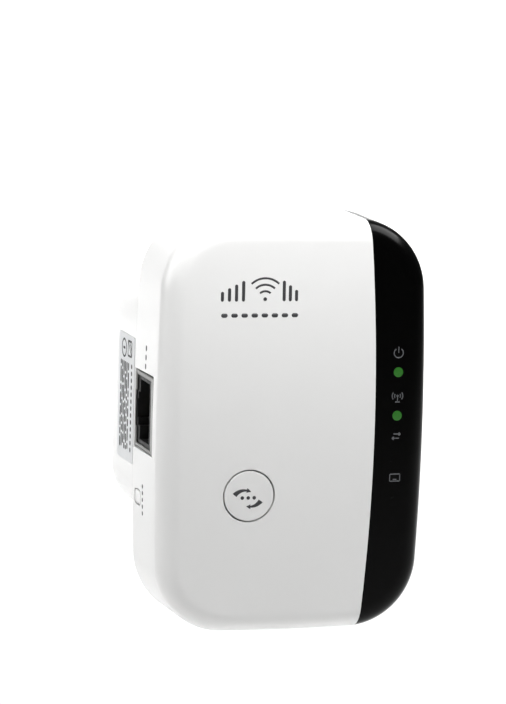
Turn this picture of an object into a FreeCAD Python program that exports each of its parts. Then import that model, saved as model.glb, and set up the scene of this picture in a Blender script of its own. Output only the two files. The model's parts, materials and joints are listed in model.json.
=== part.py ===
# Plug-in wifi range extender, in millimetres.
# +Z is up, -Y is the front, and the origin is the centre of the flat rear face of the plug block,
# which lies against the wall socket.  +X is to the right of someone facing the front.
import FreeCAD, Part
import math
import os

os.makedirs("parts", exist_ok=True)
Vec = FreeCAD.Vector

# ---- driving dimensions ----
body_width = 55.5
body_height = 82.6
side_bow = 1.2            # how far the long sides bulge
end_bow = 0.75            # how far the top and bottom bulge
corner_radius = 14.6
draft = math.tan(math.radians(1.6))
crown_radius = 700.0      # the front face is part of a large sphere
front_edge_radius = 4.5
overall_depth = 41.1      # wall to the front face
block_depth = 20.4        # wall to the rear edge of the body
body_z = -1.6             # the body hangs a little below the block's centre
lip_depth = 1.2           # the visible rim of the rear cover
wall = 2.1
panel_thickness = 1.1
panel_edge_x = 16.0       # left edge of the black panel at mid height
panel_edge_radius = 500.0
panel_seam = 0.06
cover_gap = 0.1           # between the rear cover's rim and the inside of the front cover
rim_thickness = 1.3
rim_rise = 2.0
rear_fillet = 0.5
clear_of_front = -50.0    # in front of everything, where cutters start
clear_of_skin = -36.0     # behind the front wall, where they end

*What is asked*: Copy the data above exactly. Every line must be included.

*Solution*:
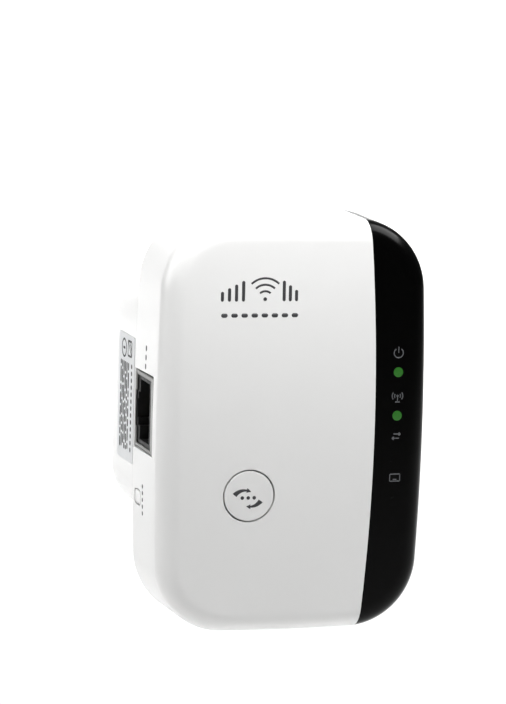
Turn this picture of an object into a FreeCAD Python program that exports each of its parts. Then import that model, saved as model.glb, and set up the scene of this picture in a Blender script of its own. Output only the two files. The model's parts, materials and joints are listed in model.json.
=== part.py ===
# Plug-in wifi range extender, in millimetres.
# +Z is up, -Y is the front, and the origin is the centre of the flat rear face of the plug block,
# which lies against the wall socket.  +X is to the right of someone facing the front.
import FreeCAD, Part
import math
import os

os.makedirs("parts", exist_ok=True)
Vec = FreeCAD.Vector

# ---- driving dimensions ----
body_width = 55.5
body_height = 82.6
side_bow = 1.2            # how far the long sides bulge
end_bow = 0.75            # how far the top and bottom bulge
corner_radius = 14.6
draft = math.tan(math.radians(1.6))
crown_radius = 700.0      # the front face is part of a large sphere
front_edge_radius = 4.5
overall_depth = 41.1      # wall to the front face
block_depth = 20.4        # wall to the rear edge of the body
body_z = -1.6             # the body hangs a little below the block's centre
lip_depth = 1.2           # the visible rim of the rear cover
wall = 2.1
panel_thickness = 1.1
panel_edge_x = 16.0       # left edge of the black panel at mid height
panel_edge_radius = 500.0
panel_seam = 0.06
cover_gap = 0.1           # between the rear cover's rim and the inside of the front cover
rim_thickness = 1.3
rim_rise = 2.0
rear_fillet = 0.5
clear_of_front = -50.0    # in front of everything, where cutters start
clear_of_skin = -36.0     # behind the front wall, where they end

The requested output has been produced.